Graffiti artists and vandals might not be the people who immediately spring to mind when hiring staff to make buildings more beautiful. But as we all clamour for the best employees, we need to think creatively about where these people might come from.
Kier Building Maintenance has managed to combine finding good apprentices, developing a community and hiring some of its next generation of managers in one – and saving about £2,500 of recruitment costs per head in the process.
The City Stewardship (CS) programme lasts for six months and trains disaffected 16- to 18-year-olds in painting and decorating, garden maintenance and general repairs. It is run in Sheffield by the city’s council, Kier and local training organisations.
It won the Chartered Institute of Personnel and Development’s people management award last month. Kier’s entry makes no bones about the teenagers on the scheme. “Many recruits to CS come from families characterised by generations of worklessness. Many have participated in vandalism or burglary or had personal difficulties such as drug or alcohol abuse,” it says.
About 40 supervisors will work on the programme at once, and these are people who may have worked for the company for some time. Vic Haigh is a painter and decorator by trade and then worked as a supervisor.
“Most of the people you get are good lads and they just want to learn,” he says. “They might have low self-esteem or see themselves as a failure. We used to get some people who turned up late or couldn’t get on with the other trainees. There are people who don’t want to do anything.”
He is now the scheme’s overall training supervisor and the 40 site supervisors report to him. Since the scheme started 10 years ago, some of the homes in areas covered by CS had a high chance of being burgled more than once – of those which had suffered a break-in, 70 per cent would have a second one.
But if the CS programme had carried out a ‘target hardening’ project on the houses then that figure dropped to 5 per cent.
Very positive effect
Mr Haigh says: “The stereotype is that they are vandalising the community but instead they are doing work to improve it – they are getting the credit. It tends to have a very positive effect.”
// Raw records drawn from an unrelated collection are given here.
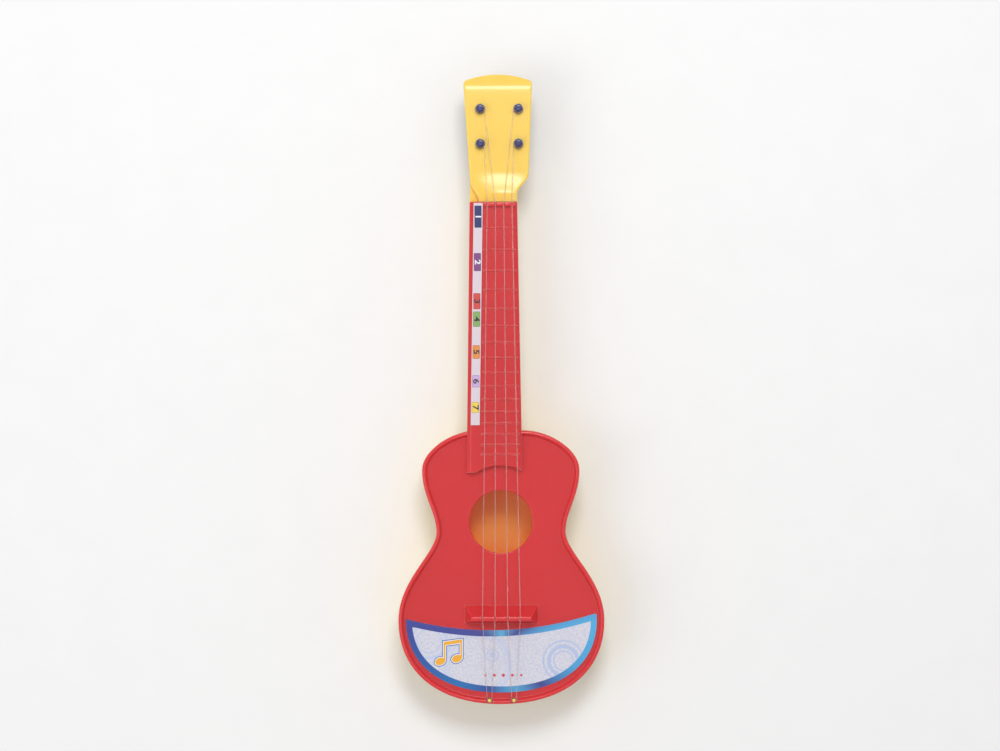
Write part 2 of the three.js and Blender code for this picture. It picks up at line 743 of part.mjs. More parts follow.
/** The crescent on the lower bout, cut off above by a sagging line. */
function bodyLabel() {
  const { cornerY, middleY, reach } = BODY_LABEL;
  const low = BOARD_Z + LABEL_GAP;
  const outline = inset(bodyOutline(), BODY_LABEL.inset).map(([x, y]) => [
    x,
    cornerY + (y - cornerY) * BODY_LABEL.shorten,
  ]);
  const steps = 12;
  const upper = [];
  for (let i = 0; i <= steps; i++) {
    const x = THREE.MathUtils.lerp(-reach, reach, i / steps);
    upper.push([x, BODY_LABEL.sag * (x / reach) ** 2]);
  }
  const above = new THREE.Shape(
    [...upper, [reach, FAR], [-reach, FAR]].map(([x, y]) => new THREE.Vector2(x, y)),
  );
  const cut = new THREE.ExtrudeGeometry(above, { depth: 2, bevelEnabled: false });
  cut.rotateZ(BODY_LABEL.turn).translate(0, middleY, low - 1);
  return slab(outline, low, low + LABEL_THICK).subtract(solid(cut));
}

// ---------------------------------------------------------------- assembly

const guitar = new THREE.Group();

function place(name, shape, look) {
  const mesh = new THREE.Mesh(geometryOf(shape), new THREE.MeshStandardMaterial(look));
  mesh.name = name;
  guitar.add(mesh);
}

place("front_shell", frontShell(), RED);
place("back_shell", backShell(), YELLOW);

PEG_PLACES.forEach(([x, y], i) => {
  place(`tuning_post_${i + 1}`, tuningPost(x, y), BLUE);
  place(`tuning_knob_${i + 1}`, tuningKnob(x, y), BLUE);
  place(`knob_screw_${i + 1}`, screw([x, y], KNOB_SCREW), STEEL);
  place(`string_winding_${i + 1}`, winding(x, y), NYLON);
});

place("string_pair_left", stringPair(-1), NYLON);
place("string_pair_right", stringPair(1), NYLON);
place("number_strip", numberStrip(), PAPER);
place("body_label", bodyLabel(), PAPER);

const shellScrews = [
  ...BODY_SCREWS.map((at) => screw(at, BODY_SCREW)),
  ...NECK_SCREWS.map((at) => screw(at, NECK_SCREW)),
];
shellScrews.forEach((shape, i) => place(`shell_screw_${i + 1}`, shape, STEEL));

export default guitar;
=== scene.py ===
"""The looks of a child's four-string guitar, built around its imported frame.

Shapes are worked out in millimetres in the frame's own axes and become metres when a piece is done.
"""

import json
import math

import bmesh
import bpy
import numpy as np
from mathutils import Matrix, Vector
from mathutils.geometry import delaunay_2d_cdt


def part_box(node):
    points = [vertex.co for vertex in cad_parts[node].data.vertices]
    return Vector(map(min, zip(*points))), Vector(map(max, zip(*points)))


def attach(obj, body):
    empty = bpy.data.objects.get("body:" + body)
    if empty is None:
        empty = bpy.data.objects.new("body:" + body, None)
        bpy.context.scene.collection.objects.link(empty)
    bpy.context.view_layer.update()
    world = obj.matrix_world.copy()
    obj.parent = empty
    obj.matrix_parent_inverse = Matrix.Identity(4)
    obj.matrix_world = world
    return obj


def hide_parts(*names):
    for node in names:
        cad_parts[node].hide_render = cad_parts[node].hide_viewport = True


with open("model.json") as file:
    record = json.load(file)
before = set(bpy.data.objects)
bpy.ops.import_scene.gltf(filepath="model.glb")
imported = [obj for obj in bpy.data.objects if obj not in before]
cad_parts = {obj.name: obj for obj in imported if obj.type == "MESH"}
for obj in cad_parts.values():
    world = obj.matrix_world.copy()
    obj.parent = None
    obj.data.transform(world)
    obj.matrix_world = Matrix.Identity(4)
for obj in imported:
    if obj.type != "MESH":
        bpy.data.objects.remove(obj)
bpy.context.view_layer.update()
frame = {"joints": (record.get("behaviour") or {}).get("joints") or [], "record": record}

MM = 0.001


def box_mm(node):
    """The lowest and highest corner of a CAD node, in millimetres."""
    low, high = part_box(node)
    return low / MM, high / MM


# ---- sizes

FRONT_LOW, FRONT_HIGH = box_mm("front_shell")
TAIL_Y = FRONT_LOW.y
NECK_TOP_Y = FRONT_HIGH.y
BRIDGE_TOP_Z = FRONT_HIGH.z
HEAD_TOP_Y = box_mm("back_shell")[1].y
LABEL_GAP = 0.05
BOARD_Z = box_mm("body_label")[0].z - LABEL_GAP
FINGERBOARD_Z = box_mm("number_strip")[0].z - LABEL_GAP
RIM_Z = BOARD_Z + 2
PARTING_Z = BOARD_Z - 8
PEGS = {joint["child"]: Vector(joint["pos_m"]) / MM for joint in frame["joints"]}

# Walls and edges of the two shells
WALL = 2
SHELL_STEP = 0.3
RIM_WIDTH = 3.5
RIM_CREST = 1.5
RIM_SHOULDER = 1.6
BACK_ROUND = 6
FLOOR = 2.2
LIP = 0.25
SUNK = 0.5
FAR = 250
SHARP_ANGLE = math.radians(20)
WELD = 0.0008

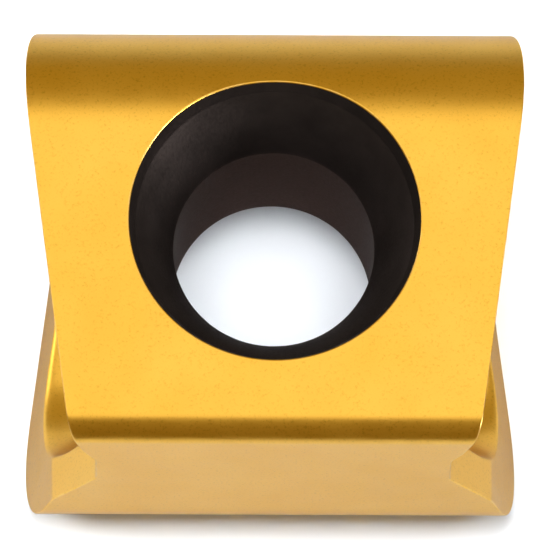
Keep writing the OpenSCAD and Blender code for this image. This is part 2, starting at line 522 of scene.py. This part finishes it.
def add_round_faces(skin, form, stations, mouth):
    """Seat faces, end faces and roundings in one sheet, with the two mouths left open."""
    full = 2 * form.half_round
    y, z, _, _ = form.outline(stations)
    edge = form.half_width(y, z) - form.hone
    s = np.append(stations, full)
    edge = np.append(edge, edge[0])
    across = np.linspace(-edge[0], edge[0], math.ceil(2 * edge[0] / END_SPACING) + 1)[1:-1]
    right = np.stack([s, edge], -1)
    left = np.stack([s, -edge], -1)[::-1]
    first = np.stack([np.zeros_like(across), across], -1)
    last = np.stack([np.full_like(across, full), across], -1)[::-1]
    loop = np.concatenate([right, last, left, first])
    upper = np.stack([form.seat_station(mouth[:, 1]), mouth[:, 0]], -1)
    lower = upper + [form.half_round, 0.0]
    count = math.ceil(edge.max() / END_SPACING)
    columns = np.arange(-count, count + 1) * END_SPACING
    lattice_s, lattice_x = np.meshgrid(stations[1::2], columns, indexing="ij")
    lattice_y, _, _, _ = form.outline(lattice_s)
    in_width = np.abs(lattice_x) < np.interp(lattice_s, s, edge) - END_SPACING / 4
    mouth_radius = np.hypot(mouth[0, 0], mouth[0, 1])
    clear = np.hypot(lattice_x, lattice_y) > mouth_radius + STATION_SPACING / 2
    keep = in_width & clear
    inside = np.stack([lattice_s[keep], lattice_x[keep]], -1)
    flat, faces = fill_outline([loop, upper, lower], inside)
    y, z, out_y, out_z = form.outline(flat[:, 0])
    points = np.stack([flat[:, 1], y, z], -1)
    skin.add(points, np.stack([np.zeros_like(y), out_y, out_z], -1), faces, END)


# ---------------------------------------------------------------- the screw hole

CREASE = 0.03            # rounding on each side of a crease in the hole, mm
SEAT_ROWS = 16
BORE_ROWS = 8
MOUTH_ROWS = 5
RIM_ROWS = 5


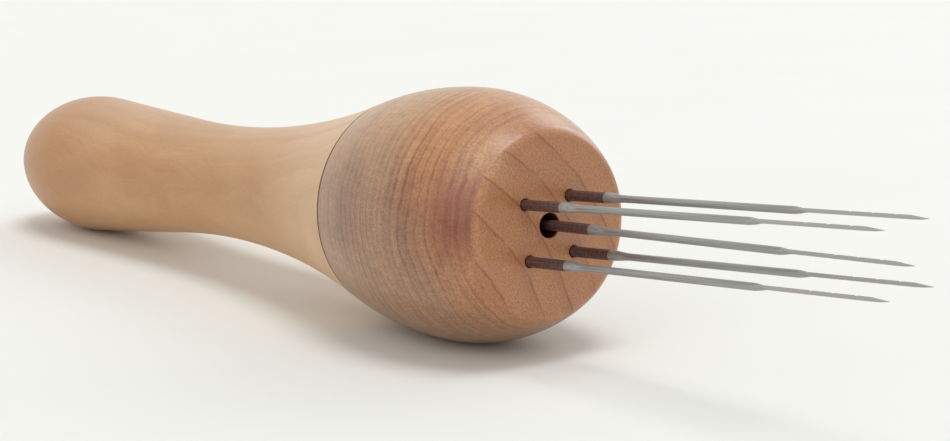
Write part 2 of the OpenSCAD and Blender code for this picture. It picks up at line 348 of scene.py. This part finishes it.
PAINT_STREAK, PAINT_WORN = srgb(48, 28, 28), srgb(128, 102, 96)
FLOOR_CLOUD = srgb(232, 232, 226)

# The next pairs are spans in millimetres over which a mask goes from 0 to 1. They are heights above the
# tool's axis, distances from it, or stations along it, which are negative behind the front face.
# Heights on the handle, for its painted sheen on top and its painted bounce light underneath, and then
# stations on the handle
HANDLE_SHEEN_HEIGHTS, HANDLE_BOUNCE_HEIGHTS = (3.0, 17.0), (-3.0, -13.0)
TO_FLARE, TO_BULB = (-78.0, -44.0), (-125.0, -172.0)
# A height and three stations on the head; the height and the first station bound its painted light on top
HEAD_SHEEN_HEIGHTS, HEAD_SHEEN_STATIONS = (5.0, 20.0), (0.0, -11.0)
GREY_TO_WARM, FACE_TO_SIDE = (-15.0, -2.0), (-0.2, -1.3)
# The painted shade at the seam, which darkens both pieces' rounded edges where the gap between them is in
# shade: a station on each piece, and the distance
HANDLE_SEAM_SHADE, HEAD_SEAM_SHADE = (-SEAM - 0.4, -SEAM - 0.24), (0.34 - SEAM, 0.2 - SEAM)
OUTER_RIM = (18.8, 19.2)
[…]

CIPD chief executive Jackie Orme says it was relatively surprising to have construction businesses winning its people awards.
Gentoo, a social housing developer in Sunderland, and London-based contractor Byrne Group won in the employee engagement and learning and development categories respectively.
Byrne won for its scheme to get all willing staff to do NVQs in their chosen trades and has trained more than 500 in the past two years.
“There were over 150 entrants,” Ms Orme says. “We were looking for three very good entries that were top of the class. It was a combination of creativity as well as getting results.”
Kier won overall for its firm business benefits. “It took the management problem of supply of apprentices and combined this with social responsibility. They looked at the issue in a broad way, always with emphasis on results. It is tough finding good apprentices,” she says.
The firm has used trades people who already worked in the firm and trained them to become mentors. Some of the supervisors, such as Mr Haigh, have then taken on a managerial role which would have cost around £2,500 to recruit for externally.
Two-thirds of the trainees move on to permanent jobs, mainstream education or training and last year 10 of the trainees were offered apprenticeships with Kier.
She adds that the construction industry ought to be publicising its people skills more. “I was very impressed. There was a willingness to do some new stuff but in a grounded way.”
ENGAGING THE SUPPLY CHAIN
Telford-based M&E specialist Dodd Group has taken on 62 modern apprentices, including nine this year. Purpose-built training rooms have been put together with its supply chain which provides equipment such as boilers and air source heat pumps.
Director Nick Jones says its subcontractors were happy to help. “From their perspective they are promoting their product to us, and our clients will see it as well when they visit the training centre,” he says. The firm has been over-subscribed for places on its scheme.
It also works with the Government’s welfare-to-work programme to try to get those on benefits into a job. But it is not that easy to recruit these people.
“The most difficult thing is people’s attitude. If they want to work, then it’s great. But it’s a delicate issue. We are governed by salaries – the unskilled salary might not reflect what they can get in benefits,” says Mr Jones.
The firm’s development manager Adrian Peters says that these people can retain their benefits while training. “It’s an incentive to gain a sustainable income and once they’ve done their training, they can get a job at a skilled level.”
Similar to Kier, Dodd Group also keeps an eye on people who could progress further and move into site management, design or quantity surveying, by earmarking people to become junior leaders.
WHO KIER’S TRAINEES ARE
Jordan Gascoigne left school with three GCSEs at grades F and G and level 1 literacy and numeracy. He worked on the scheme as a painter and decorator and says if he wasn’t doing this he’d be “sitting on street corners getting into trouble”.
Jonathon Boot (right) got three GCSEs at grades F and G. Instead of hanging around on the street he says he’s now learning new things and meeting new people.
Thirty-five trainees have become Kier staff since the scheme started in 2003.
Thanks to the programme, 1,300 homes have been painted and decorated, 3,400 homes have been made more secure and nearly 10,000 gardens have been repaired and made safe.